Funding, however, is tightening even as operating losses remain deep.

Earlier this week, Swiggy board approved the move to raise $1.1 billion via QIP. Zepto has raised $450 million ahead of a planned listing next year. Both cases indicate the high cash intensity of a business that promises deliveries of everything from vegetables to iPhones within minutes.

“Usually when this kind of imbalance exists, the correction is very swift,” Dhindsa said. “It often catches people by surprise.”

Analysts at Bernstein Société Générale Group, cited by Bloomberg, noted that Blinkit, owned by Eternal Ltd., has emerged as the largest quick-commerce player due to strong execution, improving unit economics and a cash pile exceeding $2 billion.

But they also said intensifying competition could require higher investments before Blinkit becomes free-cash-flow positive.

The company remains loss-making as it expands into new markets and broadens its assortment, which now includes thousands of third-party sellers, large appliances and more than 6,000 book titles.

Dhindsa expects the line between e-commerce and quick commerce to fade, but said Blinkit will only enter categories where it can solve problems such as returns, sizing and fulfilment, and where it has a clear “right to win.”

The competition is also getting intense.
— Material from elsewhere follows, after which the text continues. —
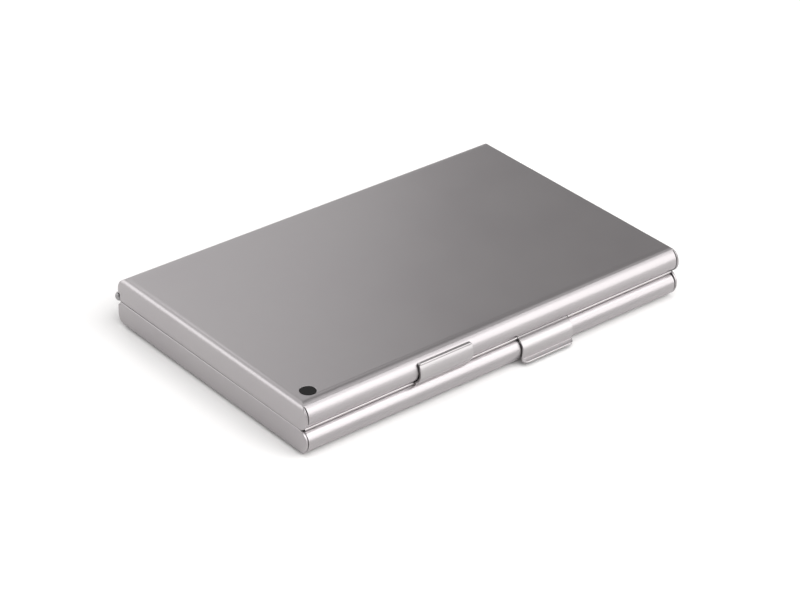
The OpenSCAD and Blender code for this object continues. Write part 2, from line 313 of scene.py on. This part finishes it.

Amazon, Flipkart and Reliance Retail have stepped up rapid-delivery offerings. Swiggy recently ran its Mega Savings Festival offering zero delivery, handling and surge fees, while Zepto rolled out similar promotions.

Dhindsa said Blinkit has become more disciplined about discounts and will not chase growth for the sake of growth.

Dhindsa further said that the company is increasing sourcing from small entrepreneurs who run produce aggregation networks. Despite India being the only major market where rapid delivery continues to scale, Dhindsa believes the sector is poised for consolidation as companies weigh ambition against capital costs.

A correction, he said, could reshape India’s consumer internet landscape by revealing the true demand for fast deliveries once discounts recede.